Rose Gold from Clever Koi For a clean, simple, and straightforward approach to cocktail, Clever Koi is the place to be. One of the drinks that perfectly illustrated that was the Rose Gold. With three liqueurs, sake, and rose wine, it's definitely not the most boozey drink in terms of ABV. However, you won't be missing the alcoholic kick when you taste the delicate interplay between Suze, Cappelletti, and St. Germain that's really an experience unlike any other cocktail in town. While the Rose Gold is no longer on the menu, the new, blue Innocent Postcard is a nice replacement with a similar makeup.

Vieux Carré from Barrelhouse For me, 2014 has brought me a new favorite classic, and, as a gin lover, it was nothing I expected. The Vieux Carré is a sultry mix of rye whiskey, cognac, Bénédictine, sweet vermouth, and Peychaud's and Angostura bitters.
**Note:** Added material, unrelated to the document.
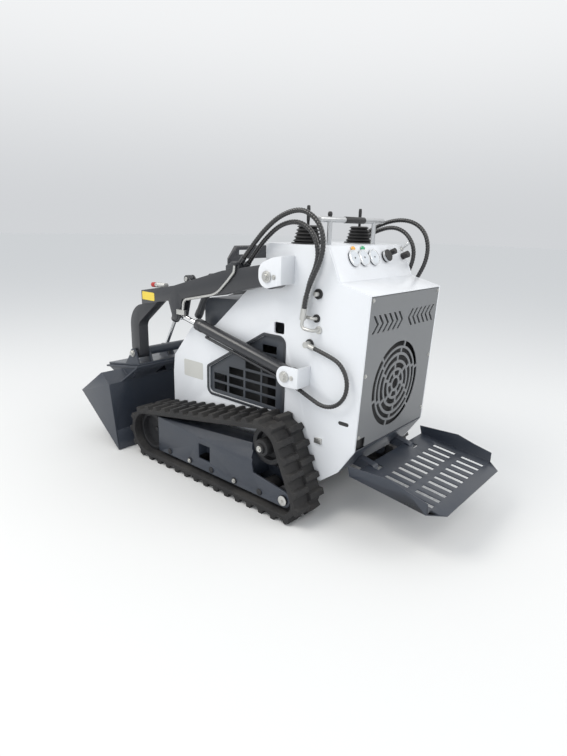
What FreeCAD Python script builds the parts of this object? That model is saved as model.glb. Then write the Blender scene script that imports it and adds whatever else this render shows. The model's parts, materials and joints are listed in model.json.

It's pretty much perfect in terms of balance. The flavorful drink, invented in New Orleans in the 1930s, basically makes a Manhattan look low class and will have you begging bartenders all over town to mix one up for you. If you want a legit New Orleans Vieux Carré experience, you should definitely order one from Geoffrey Wilson at Barrelhouse because he definitely knows his stuff. You'll likely get a history lesson served up alongside your drink.

Mango Mezcal Madness from The Last Drop Bar Let's end this cocktail list with a bang. This silly-named alliterative cocktail is spicy where it should be thanks to chipotle and a hellfire shrub. It's tart and sweet with lime and mango juice, the latter of which also gives the drink a fuller volume. Last but not least, bartender Travis Nass adds in Ilegal mezcal. While most other spots in town are mixing Del Maguey in their drinks, it's nice to have another option for fans of the up-and-coming Mexican agave spirit. You can also get this drink in mocktail form without the mezcal, but that's just downright wrong.